Peter was convicted of stock theft for a first time in 1997, when he was found guilty on a charge that he had stolen eight head of cattle.
Having again been convicted of stock theft – this time for the theft of a cow that was shot during a poaching excursion between Outjo and Kamanjab on the evening of December 6 2006 – Peter fell under the Stock Theft Act’s section that prescribes a minimum jail term of 30 years for someone convicted of stock theft for a second or subsequent time.
The Stock Theft Act allows a court to impose a sentence that is less than the prescribed prison term if the court finds “substantial and compelling circumstances” that would warrant such a deviation from the prescribed sentence. The courts that sentenced Daniel and Peter both did not find such circumstances to be present in their respective cases.
The same opinion that Kawana expressed in his affidavit on Daniel’s constitutional challenge should apply to the section of the Stock Theft Act under which he was sentenced, Peter is stating in the case that he filed with the High Court on December 15.
In almost identical affidavits filed with the High Court, Peter and Daniel are both charging that the fact that stock thieves face severe minimum prescribed jail sentences, while murderers for instance do not, indicates that Parliament has “considered the crime of taking another’s life less serious than taking another’s livestock”.

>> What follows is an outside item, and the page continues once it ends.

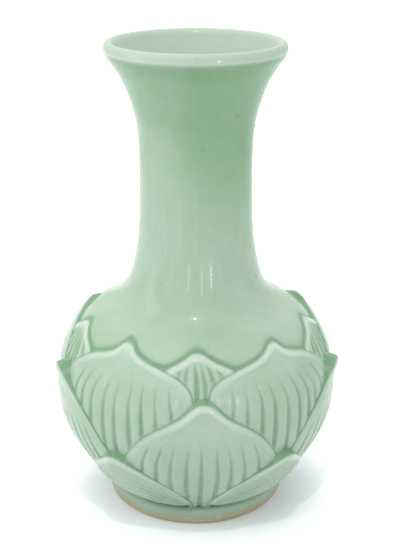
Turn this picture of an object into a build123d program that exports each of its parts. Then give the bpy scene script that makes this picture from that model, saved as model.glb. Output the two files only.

They state: “This, unfortunately, has the risk of perpetuating an impression with the public that crimes against property are more serious than crimes against persons and their dignity. Quite frankly, the message is: rather commit murder than steal a goat.”
Kawana was the Minister of Justice when the Stock Theft Amendment Act of 2004, which introduced the severe minimum prescribed sentences, was steered through Parliament in 2004. At the time, he was reported as having stated his support for the new law in the National Assembly, where he reportedly made a remark that stock theft was tantamount to economic sabotage.
In the affidavit filed with the High Court, Kawana is now stating that the 20-year prison sentence that the Stock Theft Act prescribes for people convicted of stealing stock worth more than N$500 “is likely to be grossly disproportionate to the offence committed in many instances as it does not differentiate between different kinds of stock”.
Because of its failure to differentiate between different kinds of livestock or the value of the stock involved in a case and also because of the prevalence of stock theft in Namibia, this prescribed sentence will be shocking with respect to hypothetical cases which can be expected to occur, Kawana states.
“The word ‘shocking’ in this sense refers to a sentence ‘so excessive that no reasonable man would have imposed it’ or a sentence that is grossly disproportionate to the wrongdoing or the offence,” Kawana states, adding that as a result he is conceding that the part of the law in question is in conflict with the Constitution’s prohibition of cruel, inhuman or degrading treatment or punishment.
A mandatory term of imprisonment for stock theft is not in itself unconstitutional, Kawana states. He is suggesting that the court only strikes out the part of the law where it provides for imprisonment “for a period not less than 20 years” – which would still leave first-time stock thieves to at least face a prison term without the option of a fine.
A date for the hearing of the constitutional challenges to the Stock Theft Act is expected to be allocated by the Registrar of the High Court on February 3, Legal Assistance Centre Director Norman Tjombe, who is representing both Daniel and Peter in the two cases, said on Monday.